Now this is chump change for Github. But it may not be for you, and also, in many areas of the world data for the end user is still very expensive or relatively slow.
So this payload size can become a differentiator for better user experiences related to speed in a different way.
Minimize Client-Side Data Manipulation
GraphQL touts the ability to get data into a shape that's useful to you in the first place, and not needing to reshape it to use it.
Let’s go back to the Github example again. I’ve changed the requirements to add a few more in bod:
Get your first 10 repos that are forks.
Get their owners and their first 2 repos for each of them that they own (aren't forks).
Order their repos by highest number of stargazers first
Let’s do the REST API first again.
It’s one call to this endpoint again, right?
GET api.github.com/user/repos
No, the REST API has no "is_fork" param. So write a bunch of code to page over all of your repos, filter out those in JS that are forks, and from that list extract out the owners of each of those repos.
Now after that you can call this endpoint 10 times for each of those repos, right?
GET api.github.com/users/{username}/repos
Well, not quite again, the REST API has no "is_fork" param, nor an order by for stargazers. So write a bunch of code to page over all of the original owner’s repos, filter out those in JS that are forks, and then resort the remaining by stargazers.
Then merge the two datasets together somehow, and you’re done! So simple!
I’ll just leaving writing all that JS as “an exercise to the reader.”
Now here is that query in GraphQL:
{
viewer {
repositories(first: 10, isFork: true) {
nodes {
name
owner {
login
repositories(
first: 2,
isFork: false,
orderBy: {field: STARGAZERS, direction: DESC}
) {
nodes {
name
}
}
}
}
}
}
}
Yeah, that’s much simpler and cleaner to understand, and requires very little manipulation to get what you want.
Documented and Functional Schema Parity
Unlike various specs like OpenAPI where there can be and likely is a difference between documentation and the API behavior, GraphQL doesn’t work that way.
The GraphQL API spec and the running API aren’t different things. They’re the same thing. It’s similar to how when you ask Postgres or MySQL for a table schema; you don’t have to wonder if it’s true or not.
If you want to experience it, go ahead and login to Github and try it out their explorer here.3
GraphQL really shines here, and this is the stuff that makes frontend engineers really love GraphQL compared to a REST API.
You can look around and find stuff. You get autocomplete and a real browsable API and preflight checks for API calls. All of this is for free, because it’s a schema-first API.
All of this stuff for REST APIs is either very hard to do or just not done.
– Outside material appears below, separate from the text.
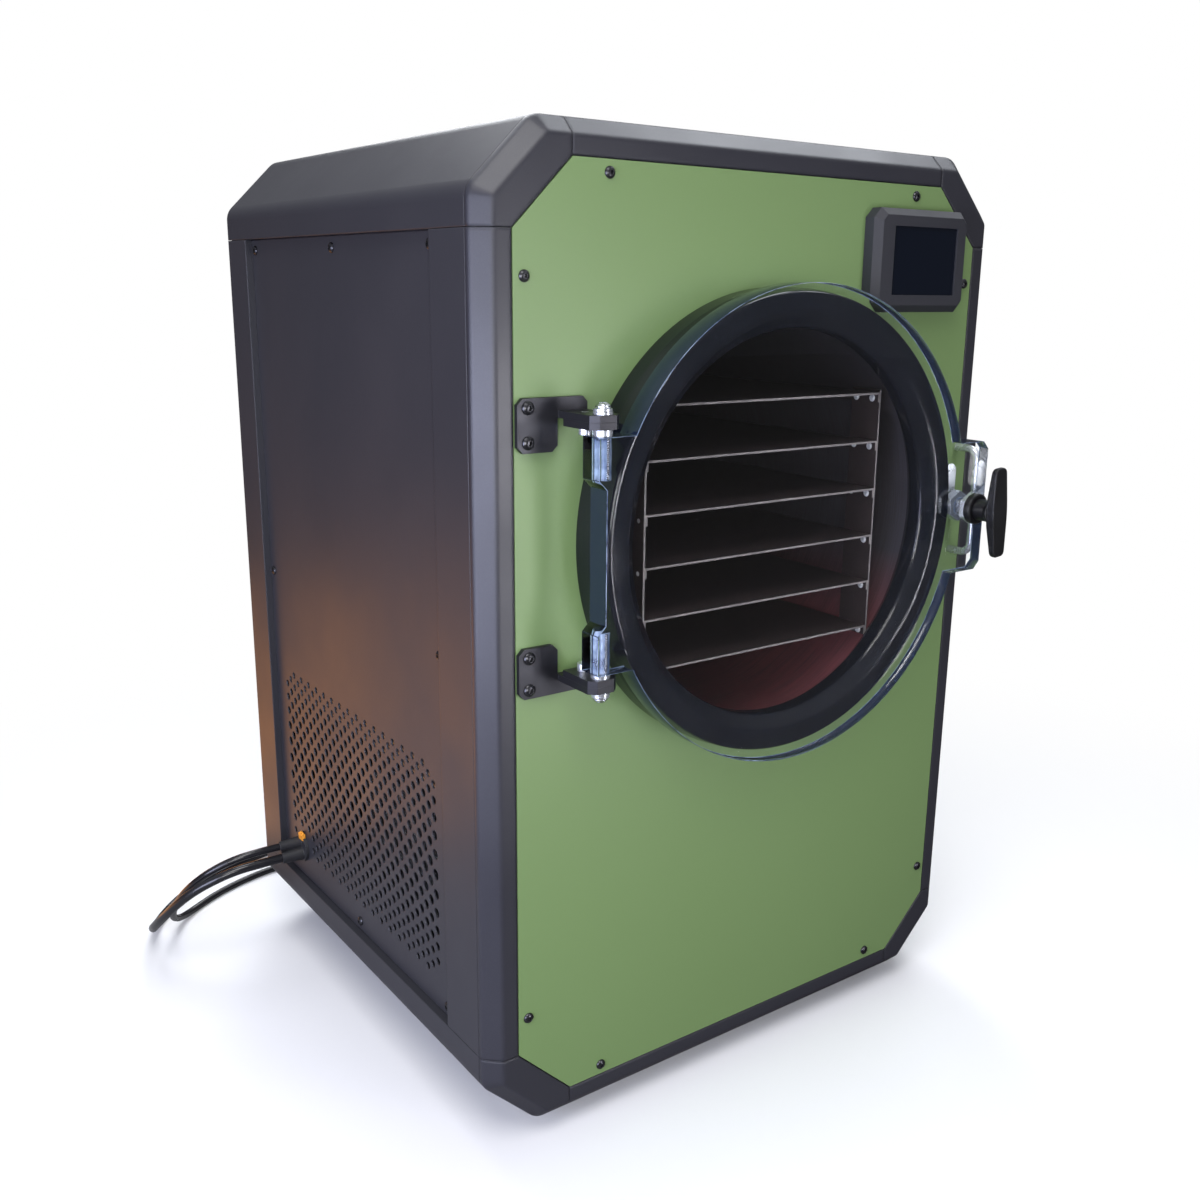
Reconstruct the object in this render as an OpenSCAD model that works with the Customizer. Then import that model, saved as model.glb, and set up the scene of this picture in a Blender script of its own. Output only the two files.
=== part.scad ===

Common Complaints about GraphQL
It's complex
Complaint: much more verbose and harder to use for simple cases
My Opinion: a bit hyperbolic. It's not always much more verbose, and I'm sure I can find longer REST queries. But yes, it is more verbose on average.
Additionally, once you learn GraphQL, you've learned the syntax entirely. Unlike REST which has different flavors--even within the same API provider.
It's overkill
Complaint: People usually don't need all this. REST usually solves their issues. It's simpler to understand and implement from the server side.
My Opinion: you're right. You might not need this. Frontend devs who tried both GraphQL and REST seem to prefer GraphQL, because they can rely on it being far more consistent of an experience.
If you're a full stack or backend dev, this may all seem like a whole lot of work and complexity, because it is for you. You have both sides of the problem in your head already; making your write it twice (or more) seems redundant.
It's incomplete
Complaint: It doesn't even solve everything you need to do like error messages/codes, authorization, file transfers, or even pagination!
My Opinion: you're somewhat correct. It mentions many of those things, and gives advice on how to solve them. But you're correct that it doesn't solve them in their spec. But for that matter, REST doesn't have a spec either. It just has conventions or expectations so in that sense it's no worse than REST.
Conclusion Again
GraphQL is kind of like a pick up truck.
If you look at it and ask, "why you'd want to fit this gas-guzzler in your garage". Then it's probably not for you.
If you've now seen what it can give you, and you're like, "OH, I CAN TOTALLY USE THAT!" Then it's probably for you.
Secret Conclusion
Software isn't as exclusive or strict as buy a car or a pick up.
Every company large enough to have a public GraphQL API to my knowledge also maintains its REST API.
Why do they have both?
Their GraphQL API usually is just calling their REST API under the hood. And building REST APIs are easier and more direct to understand on the backend.
For internal APIs, should you build both?
I don’t know that’s very context dependent. If you’re a team of 3-5 full stack engineers, then maybe not. If you’re a team of 50, then maybe you should listen to what the frontend engineers want as an experience to make their lives easier.
Yes, I realize that this is exactly what GraphQL is doing. It’s just literally giving up and saying: OK, you get one endpoint now. Be very explicit about what you want.
This seems very low in my mind for Github, but I don’t know of any public data to verify this one way or another.